━━━━━ Source data

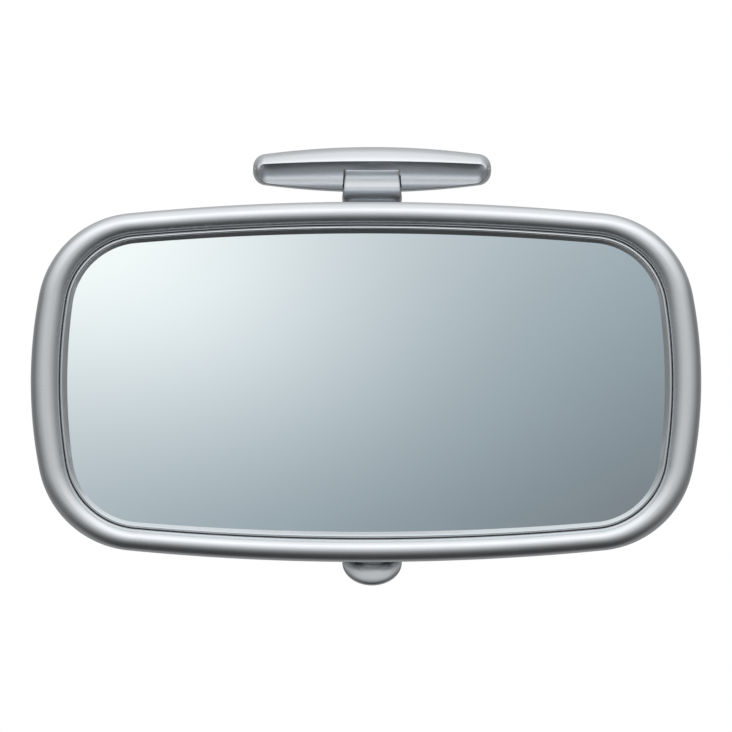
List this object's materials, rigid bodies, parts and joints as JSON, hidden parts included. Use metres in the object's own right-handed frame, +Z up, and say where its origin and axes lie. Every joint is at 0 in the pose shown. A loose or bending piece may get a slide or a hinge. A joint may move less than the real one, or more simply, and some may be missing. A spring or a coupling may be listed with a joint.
{
  "type": "interior rearview mirror",
  "caption": "Interior rearview mirror with a rounded chrome bezel, a ball-jointed arm on a header foot and a day/night lever under the head.",
  "frame": {"origin": "centre of the foot's flat mounting face", "axes": "+X to the right seen from the driver, +Y out of the mounting face towards the header, +Z up"},
  "size_m": [0.22, 0.0619, 0.144],
  "materials": {
    "satin_chrome": "satin",
    "bright_trim": "satin bright",
    "satin_case": "satin",
    "mirror_glass": "polished",
    "silvering": "polished",
    "foam": "matte",
    "pad_rubber": "matte",
    "zinc_steel": "zinc plated",
    "screw_steel": "darkened",
    "spring_steel": "ground",
    "black_plastic": "matte",
    "nylon": "natural"
  },
  "bodies": {
    "mount": {"mount_pad": "pad_rubber", "base_plate": "zinc_steel", "foot_cover": "satin_chrome", "cover_clips": "spring_steel", "foot_pivot_bolt": "zinc_steel", "foot_pivot_nut": "zinc_steel", "friction_washers": "black_plastic", "spring_washer": "spring_steel"},
    "arm": {"arm": "satin_chrome", "ball_stud": "zinc_steel", "stud_lock_washer": "spring_steel", "stud_nut": "zinc_steel"},
    "yaw_liner": {"ball_liner": "nylon"},
    "pitch_cup": {"pressure_cup": "nylon", "disc_springs": "spring_steel"},
    "bracket": {"toggle_bracket": "black_plastic", "socket_retainer": "zinc_steel", "retainer_screws": "zinc_steel", "detent_spring": "spring_steel", "detent_screw": "zinc_steel"},
    "head": {"rear_case": "satin_case", "bezel": "satin_chrome", "inner_trim": "bright_trim", "mirror_glass": "mirror_glass", "reflective_coating": "silvering", "foam_pad": "foam", "glass_carrier": "black_plastic", "bracket_pivot_pin": "zinc_steel", "lever_pin": "zinc_steel", "case_screws": "screw_steel"},
    "lever": {"lever_tab": "satin_chrome", "lever_hub": "nylon", "drive_pin": "zinc_steel"}
  },
  "joints": [
    {"name": "arm_tilt", "type": "hinge", "parent": "mount", "child": "arm", "pos_m": [0, -0.0085, 0], "axis": [1, 0, 0], "range_deg": [-10, 10]},
    {"name": "head_yaw", "type": "hinge", "parent": "arm", "child": "yaw_liner", "pos_m": [0, -0.036, -0.062], "axis": [0, 0, 1], "range_deg": [-20, 20]},
    {"name": "head_pitch", "type": "hinge", "parent": "yaw_liner", "child": "pitch_cup", "pos_m": [0, -0.036, -0.062], "axis": [1, 0, 0], "range_deg": [-15, 15]},
    {"name": "head_roll", "type": "hinge", "parent": "pitch_cup", "child": "bracket", "pos_m": [0, -0.036, -0.062], "axis": [0, 1, 0], "range_deg": [-10, 10]},
    {"name": "day_night_flip", "type": "hinge", "parent": "bracket", "child": "head", "pos_m": [0, -0.041, -0.026], "axis": [-1, 0, 0], "range_deg": [0, 4]},
    {"name": "lever_flip", "type": "hinge", "parent": "head", "child": "lever", "pos_m": [0, -0.041, -0.118], "axis": [-1, 0, 0], "range_deg": [0, 30]}
  ],
  "couplings": [
    {"joint": "lever_flip", "follows": "day_night_flip", "ratio": 7.5}
  ]
}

━━━━━━━━━━

Pick out all the lines with the word "bodies" in them and copy them.

■ Exercise result
List this object's materials, rigid bodies, parts and joints as JSON, hidden parts included. Use metres in the object's own right-handed frame, +Z up, and say where its origin and axes lie. Every joint is at 0 in the pose shown. A loose or bending piece may get a slide or a hinge. A joint may move less than the real one, or more simply, and some may be missing. A spring or a coupling may be listed with a joint.
  "bodies": {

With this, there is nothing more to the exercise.